#### [Written request]
Only the lines from the start of the data through the one containing "by masking tape." belong in your answer; return them exactly.

#### [Material provided]
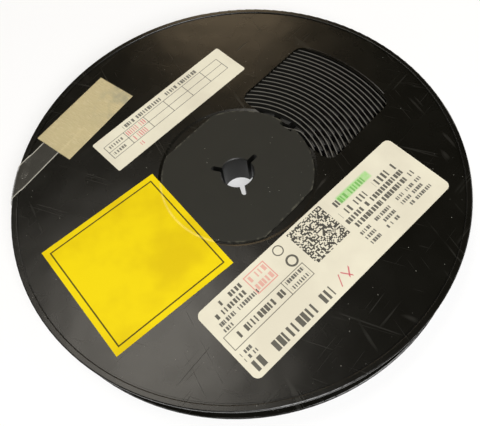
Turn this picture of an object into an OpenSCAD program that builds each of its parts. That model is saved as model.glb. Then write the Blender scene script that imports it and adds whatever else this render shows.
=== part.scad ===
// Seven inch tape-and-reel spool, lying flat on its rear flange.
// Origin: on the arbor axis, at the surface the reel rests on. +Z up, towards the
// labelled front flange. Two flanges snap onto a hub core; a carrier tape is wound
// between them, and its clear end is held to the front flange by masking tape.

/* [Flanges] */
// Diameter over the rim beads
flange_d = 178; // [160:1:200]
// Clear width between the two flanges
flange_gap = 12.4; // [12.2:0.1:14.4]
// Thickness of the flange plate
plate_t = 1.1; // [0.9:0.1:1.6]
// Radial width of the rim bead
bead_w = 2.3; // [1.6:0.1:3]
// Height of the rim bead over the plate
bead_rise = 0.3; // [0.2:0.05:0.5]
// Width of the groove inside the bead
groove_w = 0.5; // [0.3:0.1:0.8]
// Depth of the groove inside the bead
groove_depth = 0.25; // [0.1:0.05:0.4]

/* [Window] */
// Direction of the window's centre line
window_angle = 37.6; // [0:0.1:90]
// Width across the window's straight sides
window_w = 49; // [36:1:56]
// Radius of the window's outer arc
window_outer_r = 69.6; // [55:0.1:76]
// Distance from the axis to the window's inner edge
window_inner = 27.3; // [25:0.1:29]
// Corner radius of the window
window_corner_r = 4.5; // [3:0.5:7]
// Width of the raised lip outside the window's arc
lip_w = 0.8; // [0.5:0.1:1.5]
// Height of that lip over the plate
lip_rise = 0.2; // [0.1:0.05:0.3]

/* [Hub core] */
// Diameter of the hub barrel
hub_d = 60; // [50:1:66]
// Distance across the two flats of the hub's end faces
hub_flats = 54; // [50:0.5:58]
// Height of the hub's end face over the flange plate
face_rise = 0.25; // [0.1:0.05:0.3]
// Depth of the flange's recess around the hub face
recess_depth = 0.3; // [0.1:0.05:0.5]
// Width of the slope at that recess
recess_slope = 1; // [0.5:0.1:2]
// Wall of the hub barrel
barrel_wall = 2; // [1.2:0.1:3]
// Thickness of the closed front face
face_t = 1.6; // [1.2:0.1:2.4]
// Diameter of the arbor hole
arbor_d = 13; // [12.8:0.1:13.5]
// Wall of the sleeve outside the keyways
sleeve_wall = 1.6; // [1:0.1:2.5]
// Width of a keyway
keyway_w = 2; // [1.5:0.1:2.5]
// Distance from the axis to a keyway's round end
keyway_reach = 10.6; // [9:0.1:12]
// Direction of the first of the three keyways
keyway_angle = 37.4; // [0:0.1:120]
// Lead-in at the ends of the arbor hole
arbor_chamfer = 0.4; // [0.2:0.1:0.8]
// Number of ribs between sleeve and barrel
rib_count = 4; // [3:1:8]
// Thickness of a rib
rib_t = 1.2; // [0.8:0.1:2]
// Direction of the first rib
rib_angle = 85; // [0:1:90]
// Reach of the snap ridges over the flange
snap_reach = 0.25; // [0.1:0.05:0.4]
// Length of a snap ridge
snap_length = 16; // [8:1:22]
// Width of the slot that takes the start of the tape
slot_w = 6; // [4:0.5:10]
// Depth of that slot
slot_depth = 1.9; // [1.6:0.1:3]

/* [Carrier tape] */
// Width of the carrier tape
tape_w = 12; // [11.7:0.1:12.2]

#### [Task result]
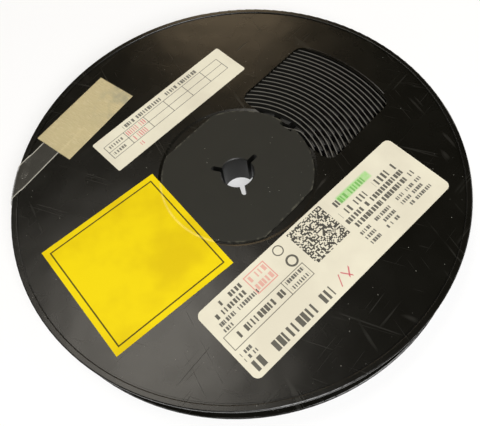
Turn this picture of an object into an OpenSCAD program that builds each of its parts. That model is saved as model.glb. Then write the Blender scene script that imports it and adds whatever else this render shows.
=== part.scad ===
// Seven inch tape-and-reel spool, lying flat on its rear flange.
// Origin: on the arbor axis, at the surface the reel rests on. +Z up, towards the
// labelled front flange. Two flanges snap onto a hub core; a carrier tape is wound
// between them, and its clear end is held to the front flange by masking tape.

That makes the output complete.